En el final de la serie, Bran se queda con el trono como el autor que tiene el poder de narrar las historias que le otorgan sentido a este mundo. Tyrion, a su lado, es el personaje que mejor ha oficiado de lector temporada a temporada (y por eso es el personaje que más cercano sentimos siempre). Su lectura es una lectura activa, comprometida, que interpreta no como mero gesto intelectual sino para operar sobre el mundo de forma directa. Tyrion es lector, sobre todo, cuando admite que sólo en diez años será posible saber si su lectura fue correcta, porque la lectura es un acto de conocimiento siempre cambiante y sujeto a un contexto; en la lectura, intentamos cerrar un significado, ordenar el caos de las cosas para poder actuar en consecuencia, pero solo de forma momentánea. La lectura puede y debe verificarse y rectificarse constantemente para no caer en desuso, para no volverse un discurso tirano, cerrado.

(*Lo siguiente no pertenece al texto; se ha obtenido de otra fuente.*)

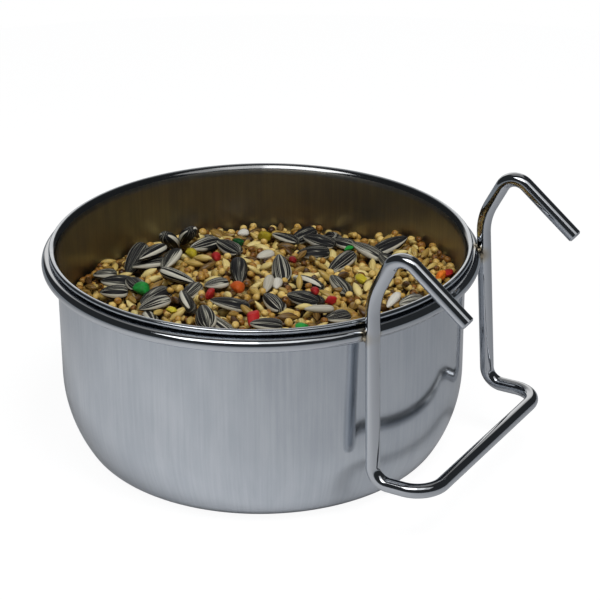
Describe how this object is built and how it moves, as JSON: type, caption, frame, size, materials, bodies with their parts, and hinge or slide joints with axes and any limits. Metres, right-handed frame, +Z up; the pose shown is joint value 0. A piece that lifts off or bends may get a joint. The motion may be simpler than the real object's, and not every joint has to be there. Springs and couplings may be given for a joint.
{
  "type": "hook-on seed cup",
  "caption": "Round steel cup of mixed bird seed that lifts out of a wire ring, held by a bent wire hanger with two hooks and a U-shaped foot.",
  "frame": {"origin": "centre of the cup's flat base, on its underside", "axes": "+Z up along the cup's axis, +X from the cup towards the hanger's foot bar and hook tips, +Y along the foot bar towards the far hook"},
  "size_m": [0.1459, 0.125, 0.084],
  "materials": {
    "steel_sheet": "satin",
    "steel_wire": "polished",
    "weld_metal": "heat-tinted",
    "seed_heap": "dry seed, matt",
    "millet": "smooth hull",
    "canary_seed": "smooth hull",
    "sunflower_hull": "dark hull with pale stripes",
    "white_hull": "smooth hull",
    "pellet_green": "matt pellet",
    "pellet_yellow": "matt pellet",
    "pellet_red": "matt pellet",
    "pellet_orange": "matt pellet"
  },
  "bodies": {
    "holder": {"wire_ring": "steel_wire", "wire_hanger": "steel_wire", "weld_near": "weld_metal", "weld_far": "weld_metal"},
    "cup": {"bowl": "steel_sheet", "seed_bed": "seed_heap", "millet_grains": "millet", "canary_grains": "canary_seed", "sunflower_seeds": "sunflower_hull", "white_seeds": "white_hull", "pellets_green": "pellet_green", "pellets_yellow": "pellet_yellow", "pellets_red": "pellet_red", "pellets_orange": "pellet_orange"}
  },
  "joints": [
    {"name": "cup_lift", "type": "slide", "parent": "holder", "child": "cup", "axis": [0, 0, 1], "range_m": [0, 0.07]}
  ]
}
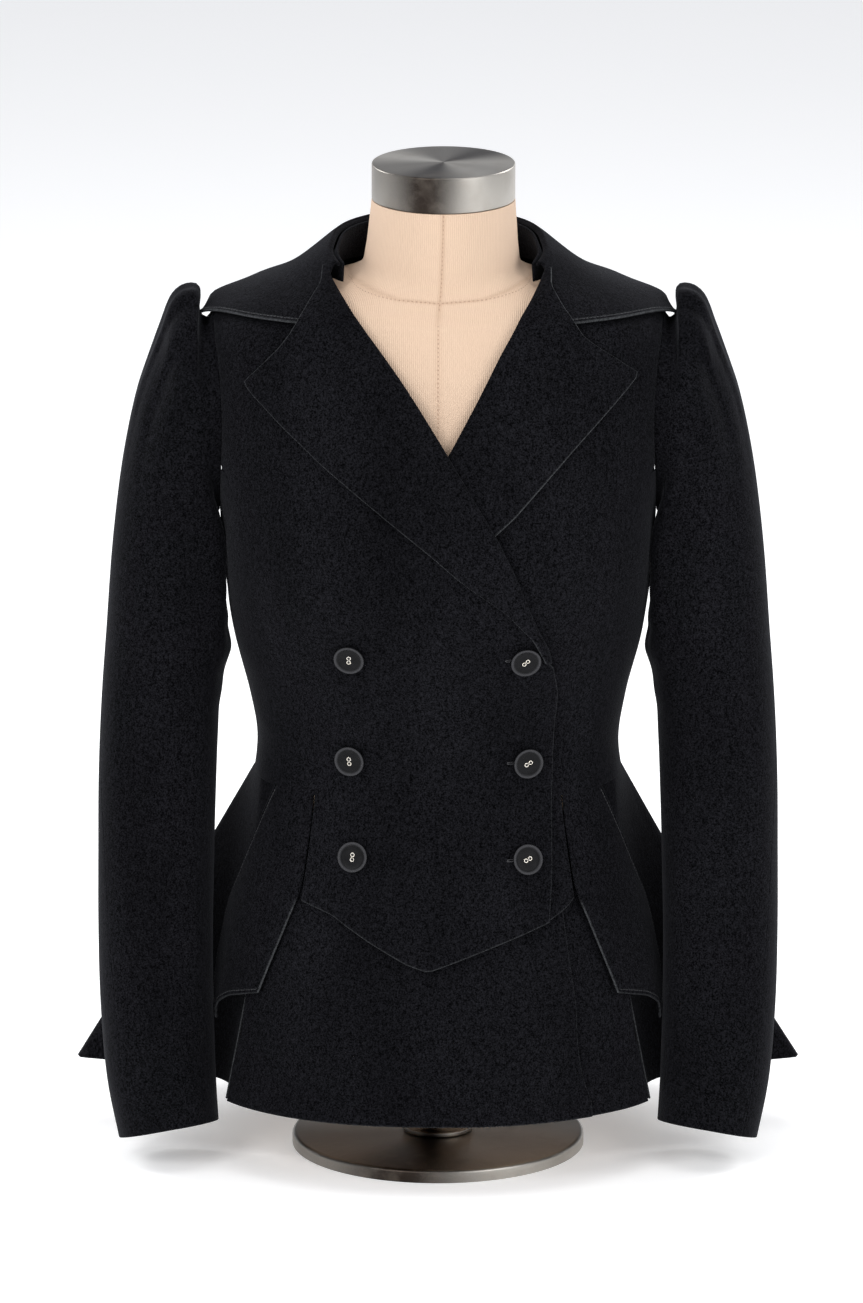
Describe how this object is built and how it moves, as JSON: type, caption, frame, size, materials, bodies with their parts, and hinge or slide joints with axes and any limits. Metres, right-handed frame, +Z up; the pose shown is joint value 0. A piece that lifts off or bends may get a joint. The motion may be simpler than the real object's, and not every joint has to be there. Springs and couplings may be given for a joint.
{
  "type": "velvet jacket on dress form",
  "caption": "Fitted double-breasted velvet jacket with pointed lapels, puffed sleeve heads, hip flaps and flared peplum, worn by a limbless dress form on a round stand.",
  "frame": {"origin": "centre of the stand base's underside", "axes": "+Z up, -Y out of the jacket's front, +X to the wearer's left"},
  "size_m": [0.5462, 0.3434, 0.76],
  "materials": {
    "velvet": "near-black cotton velvet with a short nap",
    "button": "satin black with small metal eyelets",
    "jersey": "peach jersey cover",
    "steel": "brushed"
  },
  "bodies": {
    "root": {"front_over": "velvet", "front_under": "velvet", "side_front_right": "velvet", "side_back_right": "velvet", "back_right": "velvet", "collar_right": "velvet", "hip_flap_right": "velvet", "peplum_side_right": "velvet", "peplum_back_right": "velvet", "sleeve_upper_right": "velvet", "sleeve_under_right": "velvet", "side_front_left": "velvet", "side_back_left": "velvet", "back_left": "velvet", "collar_left": "velvet", "hip_flap_left": "velvet", "peplum_side_left": "velvet", "peplum_back_left": "velvet", "sleeve_upper_left": "velvet", "sleeve_under_left": "velvet", "collar_stand": "velvet", "lapel_over": "velvet", "lapel_under": "velvet", "skirt_front_over": "velvet", "skirt_front_under": "velvet", "button_left_top": "button", "button_left_mid": "button", "button_left_low": "button", "button_right_top": "button", "button_right_mid": "button", "button_right_low": "button", "form_torso": "jersey", "neck_cap": "steel", "stand_post": "steel", "stand_base": "steel"}
  },
  "joints": []
}
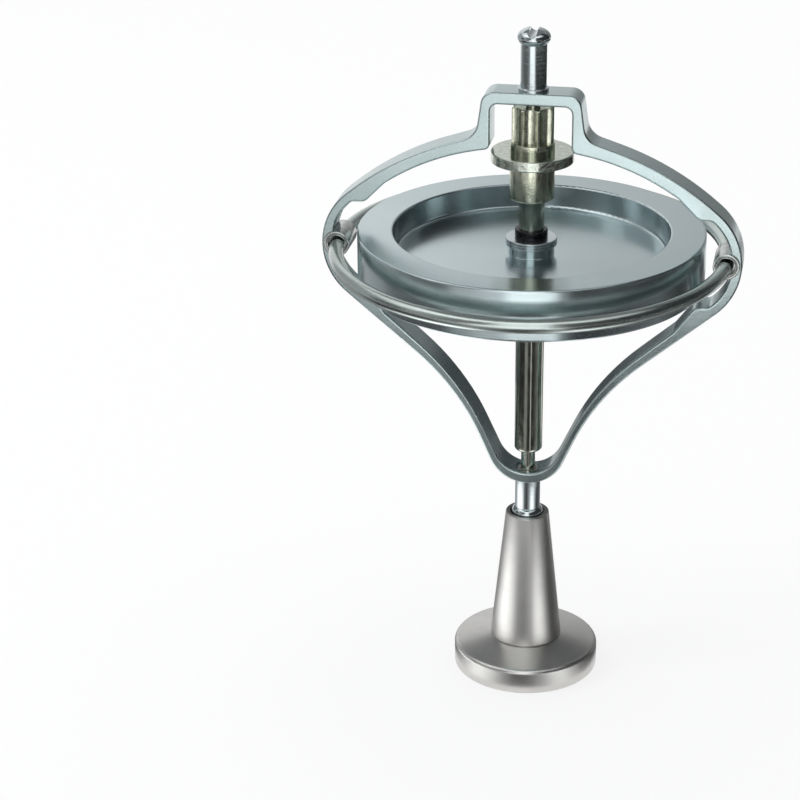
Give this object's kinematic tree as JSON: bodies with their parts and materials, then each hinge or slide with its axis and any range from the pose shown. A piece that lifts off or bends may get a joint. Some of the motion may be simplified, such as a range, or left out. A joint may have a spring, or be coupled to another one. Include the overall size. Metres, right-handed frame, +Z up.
{
  "type": "gyroscope on stand",
  "caption": "Metal gyroscope in the cup of a small turned stand: an arched frame and wire guard ring hold a heavy flywheel spinning on an upright axle with a toothed pinion.",
  "frame": {"origin": "centre of the underside of the stand's base, on the common axis of stand, frame and flywheel", "axes": "+Z up along the axis of stand and flywheel, +X along the plane of the arched frame, +Y to the back"},
  "size_m": [0.0666, 0.064, 0.1099],
  "materials": {
    "stand_metal": "satin",
    "frame_metal": "satin",
    "post_steel": "polished",
    "bearing_bronze": "smooth",
    "ring_wire": "polished",
    "sleeve_steel": "satin",
    "nickel": "nickel plated",
    "rotor_steel": "fine turned",
    "washer_steel": "turned",
    "black_steel": "blackened"
  },
  "bodies": {
    "stand": {"stand_base": "stand_metal", "stand_column": "stand_metal"},
    "gyroscope": {"frame": "frame_metal", "top_post": "post_steel", "bottom_post": "post_steel", "top_bush": "bearing_bronze", "bottom_bush": "bearing_bronze", "guard_ring": "ring_wire", "ring_sleeve_left": "sleeve_steel", "ring_sleeve_right": "sleeve_steel"},
    "flywheel": {"axle": "nickel", "rotor": "rotor_steel", "hub_washer": "washer_steel", "retaining_ring": "black_steel", "drive_pinion": "nickel", "guide_flange": "nickel"}
  },
  "joints": [
    {"name": "precession", "type": "hinge", "parent": "stand", "child": "gyroscope", "pos_m": [0, 0, 0.0281], "axis": [0, 0, 1], "continuous": true},
    {"name": "rotor_spin", "type": "hinge", "parent": "gyroscope", "child": "flywheel", "pos_m": [0, 0, 0.07344], "axis": [0, 0, 1], "continuous": true}
  ]
}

Tyrion es y siempre ha sido el gran lector de esta historia, aún en sus desaciertos. Quizá sea por eso que no aparece en la versión que Sam le presenta de Canción de hielo y fuego. O quizá el hecho de que no aparezca es una forma de mostrarnos que el texto que escribe el archimaestre Ebrose, supuestamente un texto histórico, es tan ficcional como la serie misma, llena de agregados y emisiones. De cualquier forma, lo cierto es que esta historia se cierra con una reflexión extendida sobre la importancia del ejercicio de escritura y de lectura. Y yo tengo la suerte de poder cerrar este viaje de lecturas con ustedes, compañerxs, con una reflexión del mismísimo Tyrion Lannister sobre el verdadero poder que está en juego en este relato, que es el poder de la ficción:
No tuve nada que hacer las últimas semanas más que pensar… En nuestra sangrienta historia, en los errores que cometimos. ¿Qué une a las personas? ¿Los ejércitos? ¿El oro? ¿Las banderas? Las historias.

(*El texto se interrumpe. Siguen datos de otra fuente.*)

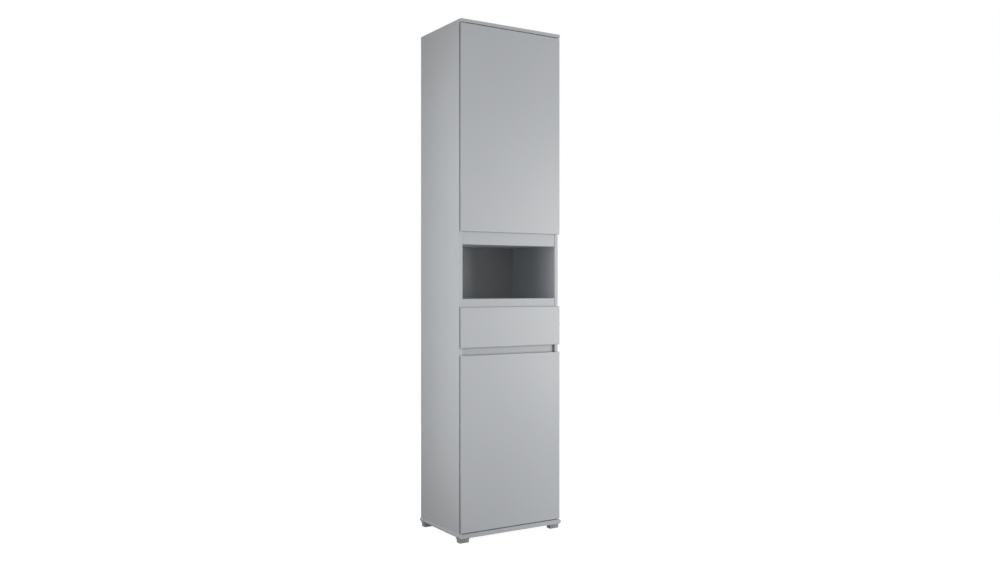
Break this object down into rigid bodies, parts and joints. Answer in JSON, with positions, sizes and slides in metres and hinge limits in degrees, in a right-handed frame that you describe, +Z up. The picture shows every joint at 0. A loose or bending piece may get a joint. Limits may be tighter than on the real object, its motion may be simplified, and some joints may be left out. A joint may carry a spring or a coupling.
{
  "type": "tall bathroom storage cabinet",
  "caption": "Tall free-standing bathroom cabinet with an upper door, an open niche, a drawer on roller runners and a lower door.",
  "frame": {"origin": "on the floor, under the middle of the cabinet's width and depth", "axes": "+Z up, +X to the right seen from the front, -Y out of the fronts"},
  "size_m": [0.448, 0.314, 1.9],
  "materials": {
    "carcass_board": "matt light grey-white melamine",
    "front_board": "smooth satin light grey-white foil on MDF",
    "back_board": "thin hardboard, light film on the inner face",
    "drawer_board": "light melamine",
    "beech": "raw fluted beech",
    "zinc_steel": "zinc plated or nickel plated",
    "runner_enamel": "white epoxy enamel",
    "nylon": "white nylon",
    "foot_plastic": "mid-grey moulded plastic",
    "clear_bumper": "soft translucent pad"
  },
  "bodies": {
    "carcass": {"side_panel_left": "carcass_board", "side_panel_right": "carcass_board", "top_panel": "carcass_board", "base_panel": "carcass_board", "niche_lintel_board": "carcass_board", "niche_lintel_rail": "carcass_board", "niche_sill_board": "carcass_board", "niche_sill_rail": "carcass_board", "divider_board": "carcass_board", "grip_rail": "carcass_board", "back_panel_upper": "back_board", "back_panel_lower": "back_board", "back_panel_nails": "zinc_steel", "upper_shelf_boards": "carcass_board", "lower_shelf_board": "carcass_board", "shelf_pins": "zinc_steel", "wood_dowels": "beech", "cam_discs": "zinc_steel", "cam_bolts": "zinc_steel", "hinge_arms": "zinc_steel", "mounting_plates": "zinc_steel", "plate_screws": "zinc_steel", "hinge_fixing_screws": "zinc_steel", "cabinet_runner_left": "runner_enamel", "cabinet_runner_right": "runner_enamel", "runner_screws": "zinc_steel", "foot_front_left": "foot_plastic", "foot_front_right": "foot_plastic", "foot_back_left": "foot_plastic", "foot_back_right": "foot_plastic", "foot_screws": "zinc_steel", "wall_bracket": "zinc_steel", "bracket_screws": "zinc_steel"},
    "upper_door": {"upper_door": "front_board", "upper_hinge_cups": "zinc_steel", "upper_hinge_pins": "zinc_steel", "upper_cup_screws": "zinc_steel", "upper_door_bumpers": "clear_bumper"},
    "lower_door": {"lower_door": "front_board", "lower_hinge_cups": "zinc_steel", "lower_hinge_pins": "zinc_steel", "lower_cup_screws": "zinc_steel", "lower_door_bumpers": "clear_bumper"},
    "drawer": {"drawer_front": "front_board", "drawer_side_left": "drawer_board", "drawer_side_right": "drawer_board", "drawer_inner_front": "drawer_board", "drawer_back": "drawer_board", "drawer_bottom": "back_board", "drawer_front_screws": "zinc_steel", "drawer_bumpers": "clear_bumper", "drawer_runner_left": "runner_enamel", "drawer_runner_right": "runner_enamel", "drawer_runner_screws": "zinc_steel"},
    "cabinet_roller_left": {"cabinet_roller_left": "nylon"},
    "cabinet_roller_right": {"cabinet_roller_right": "nylon"},
    "drawer_roller_left": {"drawer_roller_left": "nylon"},
    "drawer_roller_right": {"drawer_roller_right": "nylon"}
  },
  "joints": [
    {"name": "upper_door_hinge", "type": "hinge", "parent": "carcass", "child": "upper_door", "pos_m": [0.2124, -0.1522, 1.508], "axis": [0, 0, 1], "range_deg": [0, 100]},
    {"name": "lower_door_hinge", "type": "hinge", "parent": "carcass", "child": "lower_door", "pos_m": [0.2124, -0.1522, 0.358], "axis": [0, 0, 1], "range_deg": [0, 100]},
    {"name": "drawer_slide", "type": "slide", "parent": "carcass", "child": "drawer", "axis": [0, -1, 0], "range_m": [0, 0.2]},
    {"name": "cabinet_roller_left_spin", "type": "hinge", "parent": "carcass", "child": "cabinet_roller_left", "pos_m": [-0.1975, -0.129, 0.73955], "axis": [1, 0, 0], "range_deg": [0, 1274.2]},
    {"name": "drawer_roller_left_spin", "type": "hinge", "parent": "drawer", "child": "drawer_roller_left", "pos_m": [-0.1975, 0.097, 0.73955], "axis": [1, 0, 0], "range_deg": [0, 1274.2]},
    {"name": "cabinet_roller_right_spin", "type": "hinge", "parent": "carcass", "child": "cabinet_roller_right", "pos_m": [0.1975, -0.129, 0.73955], "axis": [1, 0, 0], "range_deg": [0, 1274.2]},
    {"name": "drawer_roller_right_spin", "type": "hinge", "parent": "drawer", "child": "drawer_roller_right", "pos_m": [0.1975, 0.097, 0.73955], "axis": [1, 0, 0], "range_deg": [0, 1274.2]}
  ],
  "couplings": [
    {"joint": "cabinet_roller_left_spin", "follows": "drawer_slide", "rad_per_m": 111.11},
    {"joint": "drawer_roller_left_spin", "follows": "drawer_slide", "rad_per_m": 111.11},
    {"joint": "cabinet_roller_right_spin", "follows": "drawer_slide", "rad_per_m": 111.11},
    {"joint": "drawer_roller_right_spin", "follows": "drawer_slide", "rad_per_m": 111.11}
  ]
}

No hay nada en el mundo más poderoso que una buena historia. Nada puede detenerla. Ningún enemigo puede derrotarla. (…) [Bran] es nuestra memoria. El guardián de todas nuestras historias. Las guerras, casamientos, nacimientos, masacres, hambrunas, nuestros triunfos, nuestras derrotas. Nuestro pasado. ¿Quién mejor para llevarnos hacia el futuro?